Une analyse de Pierre Bonnefoy

 

 

Notes & Références: 

 

[i] Tarif de première nécessité (TPN) pour l’électricité, et Tarif spécial de solidarité (TSS) pour le gaz

[ii] Eligibilité à la CMUC ou à l’ACS, qui présentent des taux de non-recours de 30% et 60%, ou revenu annuel de référence par part fiscale inférieur à  2 175 € (source : Rapport d’évaluation de l’expérimentation du chèque énergie, MTES, 2017)

[iii] Ardèche, Aveyron, Côtes-d’Armor, Pas-de-Calais

[iv] Tableau de bord de la précarité énergétique, Observatoire national de la précarité énergétique (ONPE), 2019

[v] A l’issue de l’automatisation de l’attribution des tarifs sociaux et de l’ajout d’un critère de revenu (loi Brottes, 2013), le taux de non-recours est estimé à environ 30% (source : Rapport d’audit sur les tarifs sociaux de l’énergie, ADEME, 2013)

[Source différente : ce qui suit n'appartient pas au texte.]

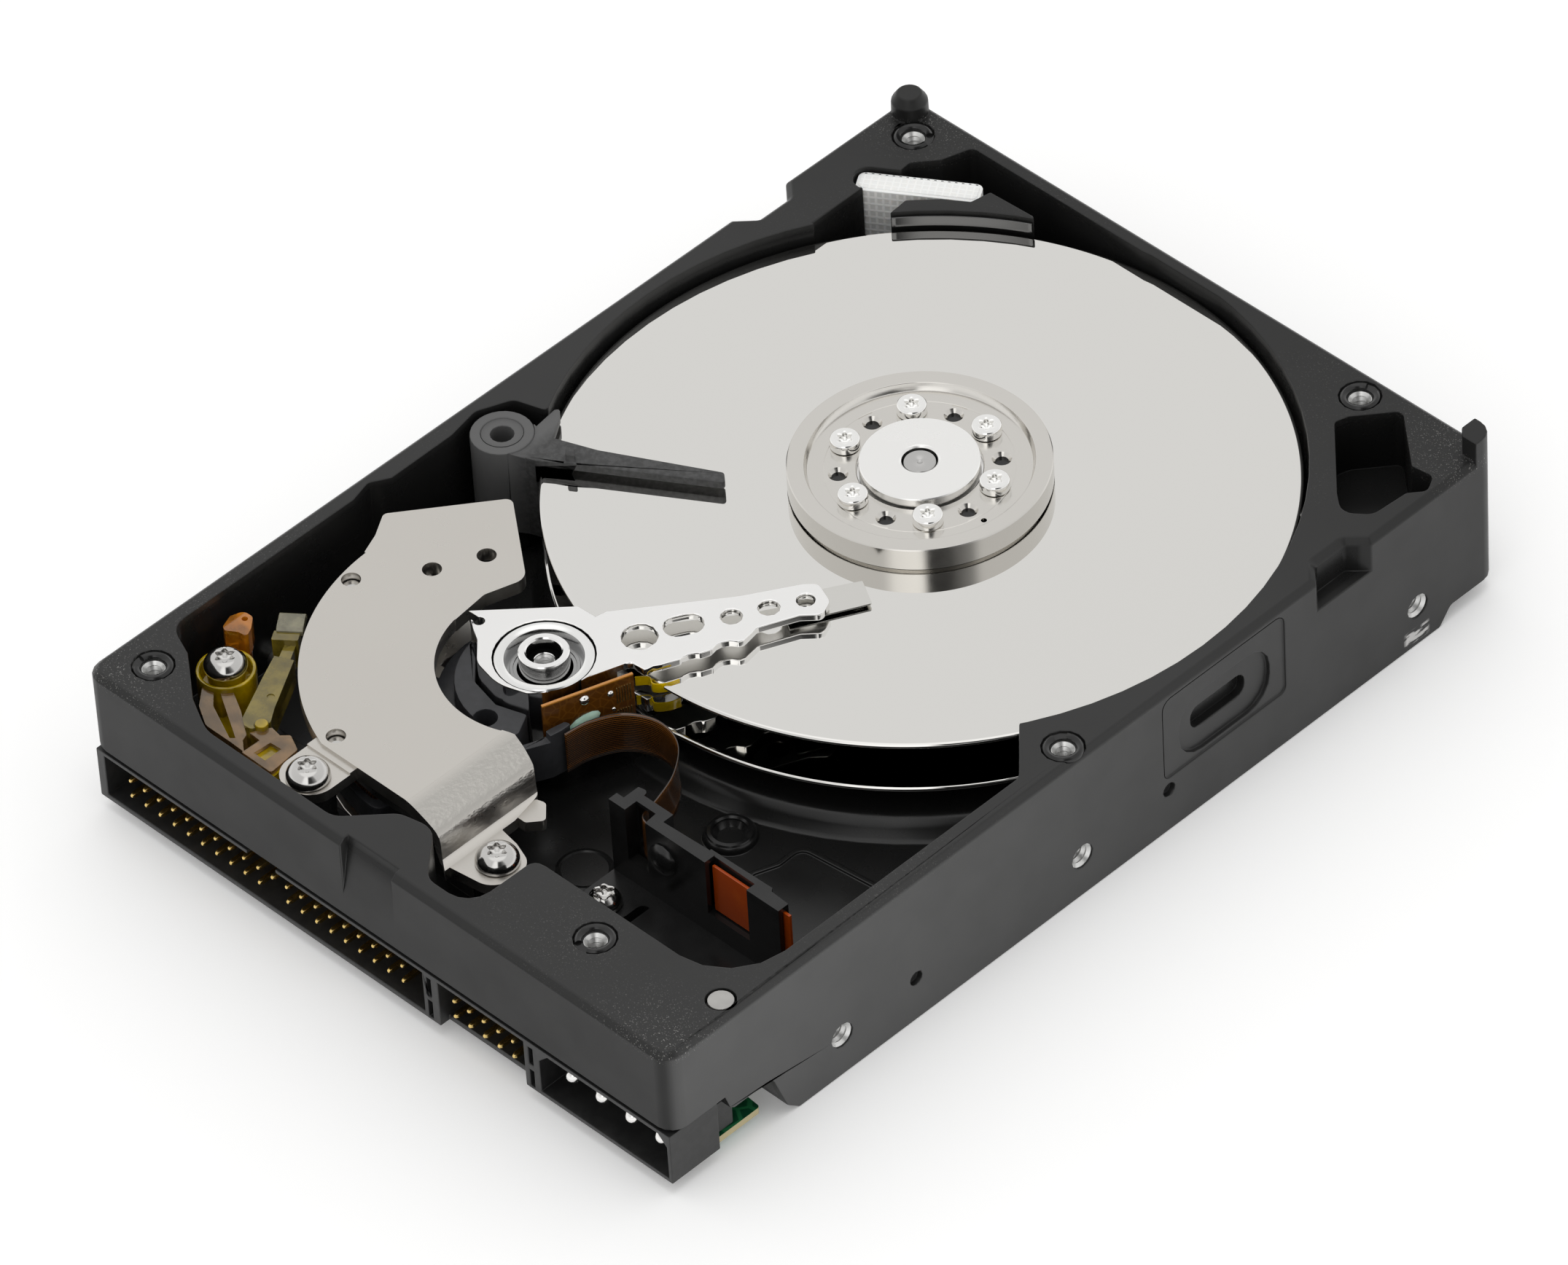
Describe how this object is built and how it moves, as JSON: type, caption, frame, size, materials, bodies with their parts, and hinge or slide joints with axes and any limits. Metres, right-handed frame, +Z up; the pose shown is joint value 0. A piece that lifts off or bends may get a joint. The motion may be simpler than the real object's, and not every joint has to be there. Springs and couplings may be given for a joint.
{
  "type": "hard disk drive",
  "caption": "Open hard disk drive: cast base, spinning mirror discs with a clamp, a swinging head actuator under a bent magnet plate, a parking latch and a rear edge connector block.",
  "frame": {"origin": "middle of the footprint, at the height of the undersides of the two side rails", "axes": "+Z up out of the open side, +Y from the connector end towards the far end along the length, +X to the right across the width seen from the connector end"},
  "size_m": [0.1016, 0.1446, 0.0261],
  "materials": {
    "casting": "satin black coat on die-cast aluminium",
    "steel": "bright nickel plate",
    "disc_mirror": "mirror",
    "aluminium": "machined",
    "magnet": "nickel plate",
    "copper": "enamelled wire",
    "black_plastic": "moulded",
    "grey_plastic": "glass-filled, mottled",
    "amber_plastic": "clear amber",
    "orange_rubber": "soft",
    "polyimide": "thin amber film",
    "filter_fabric": "pleated white felt",
    "green_board": "solder mask on glass fibre",
    "green_resin": "mint underfill",
    "gold": "gold flash"
  },
  "bodies": {
    "base": {"base_casting": "casting", "locating_plug": "aluminium", "spindle_stator": "copper", "spindle_shaft": "steel", "yoke_lower_plate": "steel", "yoke_upper_plate": "steel", "magnet_lower": "magnet", "magnet_upper": "magnet", "yoke_post": "steel", "yoke_screw_front": "steel", "yoke_screw_side": "steel", "pivot_shaft": "steel", "flex_ribbon": "polyimide", "flex_bracket": "black_plastic", "flex_tail": "polyimide", "bracket_screw": "steel", "latch_base": "amber_plastic", "latch_bumper": "orange_rubber", "latch_screw": "steel", "disc_comb": "grey_plastic", "comb_screw": "steel", "air_filter": "filter_fabric", "connector_block": "black_plastic", "ide_pins": "gold", "jumper_pins": "gold", "power_pin_1": "steel", "power_pin_2": "steel", "power_pin_3": "steel", "power_pin_4": "steel", "circuit_board": "green_board", "controller_chip": "black_plastic", "board_screw_1": "steel", "board_screw_2": "steel", "board_screw_3": "steel"},
    "rotor": {"rotor_magnet": "magnet", "hub": "aluminium", "hub_cap": "steel", "platter_lower": "disc_mirror", "platter_upper": "disc_mirror", "spacer_ring": "aluminium", "disc_clamp": "steel", "clamp_screw_1": "steel", "clamp_screw_2": "steel", "clamp_screw_3": "steel", "clamp_screw_4": "steel", "clamp_screw_5": "steel", "clamp_screw_6": "steel"},
    "actuator": {"carriage": "aluminium", "pivot_sleeve": "steel", "coil": "copper", "coil_frame": "grey_plastic", "head_1": "steel", "head_2": "steel", "head_3": "steel", "head_4": "steel", "preamp_board": "polyimide", "preamp_chip": "green_resin", "flex_clamp": "grey_plastic"},
    "latch": {"latch_lever": "amber_plastic"}
  },
  "joints": [
    {"name": "spindle_spin", "type": "hinge", "parent": "base", "child": "rotor", "pos_m": [0, 0.0223, 0], "axis": [0, 0, 1], "continuous": true},
    {"name": "actuator_swing", "type": "hinge", "parent": "base", "child": "actuator", "pos_m": [-0.0106, -0.0326, 0], "axis": [0, 0, 1], "range_deg": [-28, 0], "deforming": ["flex_ribbon"]},
    {"name": "latch_turn", "type": "hinge", "parent": "base", "child": "latch", "pos_m": [-0.0312, -0.0612, 0], "axis": [0, 0, 1], "range_deg": [-6, 0]}
  ]
}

[vi] Rapport d’évaluation de l’expérimentation du chèque énergie, MTES, 2017

[vii] Note d’analyse de l’exécution budgétaire : mission Ecologie, développement et mobilité durables, Cour des Comptes, 2018

[viii] PLF 2019, Programme annuel de performance du programme 135 : Ecologie, développement et mobilités durables

[ix] Arrêté du 26 décembre 2018 modifiant le plafond et la valeur faciale du chèque énergie

[x] Signalement deux fois moins important pour les clients d’EDF en 2016 dans les départements de l’expérimentation par rapport à 2015 (source : Rapport d’évaluation de l’expérimentation du chèque énergie, MTES, 2017, op. cit.)

[xi] Sous réserve d’être convertis chaque année en « chèques travaux »

[xii] Rapport d’évaluation de l’expérimentation du chèque énergie, MTES, 2017, op. cit.